People around the globe are more connected to each other than ever before. Information and money flow more quickly than ever. Goods and services produced in one part of the world are increasingly available in all parts of the world. International travel is more frequent. International communication is commonplace. This phenomenon has been titled "globalization."


Globalization: a process of increasing economic, intellectual, environmental and cultural intercourse between everyone and everything on the planet. The opposite of localization.


Globalization is a fact that follows from technological changes and increasing populations.

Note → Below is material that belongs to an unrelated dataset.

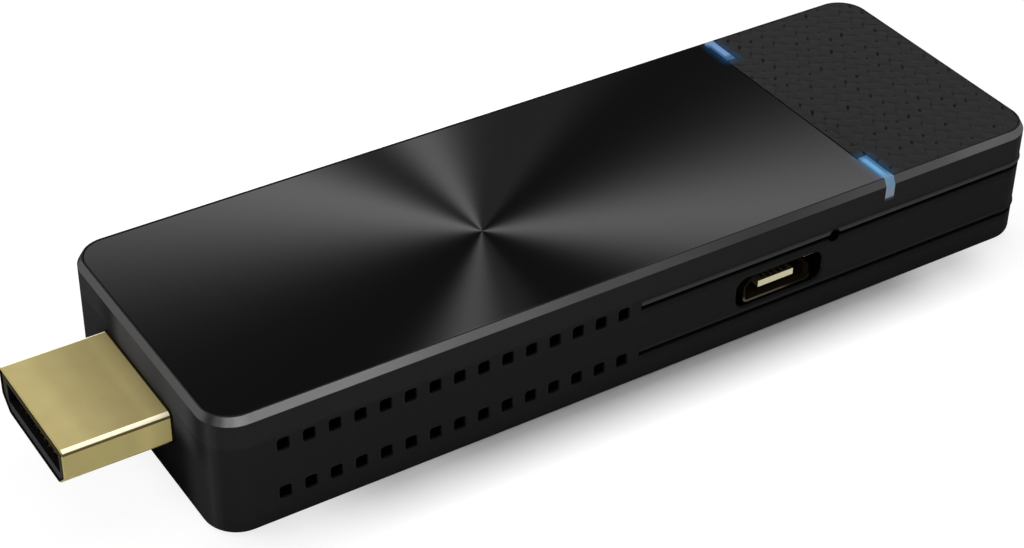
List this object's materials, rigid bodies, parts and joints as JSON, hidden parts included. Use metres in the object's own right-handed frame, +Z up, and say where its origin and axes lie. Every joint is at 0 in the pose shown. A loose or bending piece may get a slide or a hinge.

Globalization has economic, political and cultural dimensions, all of which can have a social impact. It has been driven by the increasing liberalization of international trade and foreign direct investment, and by freer capital flows. The process manifests itself mainly through an intensification of activities in the following areas:



o international trade in goods and services;
o capital flows (FDI and short-term flows);
o the role of multinational enterprises (MNE);
o the reorganization of production networks on an international scale;
o the adoption of new technology, including information technology.
Though the term globalization is widely used, its meaning is not always entirely clear and the report defines it as a process of rapid economic integration among countries driven by the liberalization of trade, investment and capital flows as well as rapid technological change. Globalization involves enterprises and workers of nearly all countries, in goods as well as services sectors. International trade and foreign direct investment flows have intensified and the information technology revolution has facilitated economic transactions. Short-term capital flows have grown spectacularly and, partly reflecting the integration of financial markets, transactions in foreign exchange markets are nearly 80 times larger than world trade. Globalization gives rise to concern on the part of developed countries which fear competition from low-wage economies, while firms from developing countries find it difficult to compete against powerful multinational companies from the "North".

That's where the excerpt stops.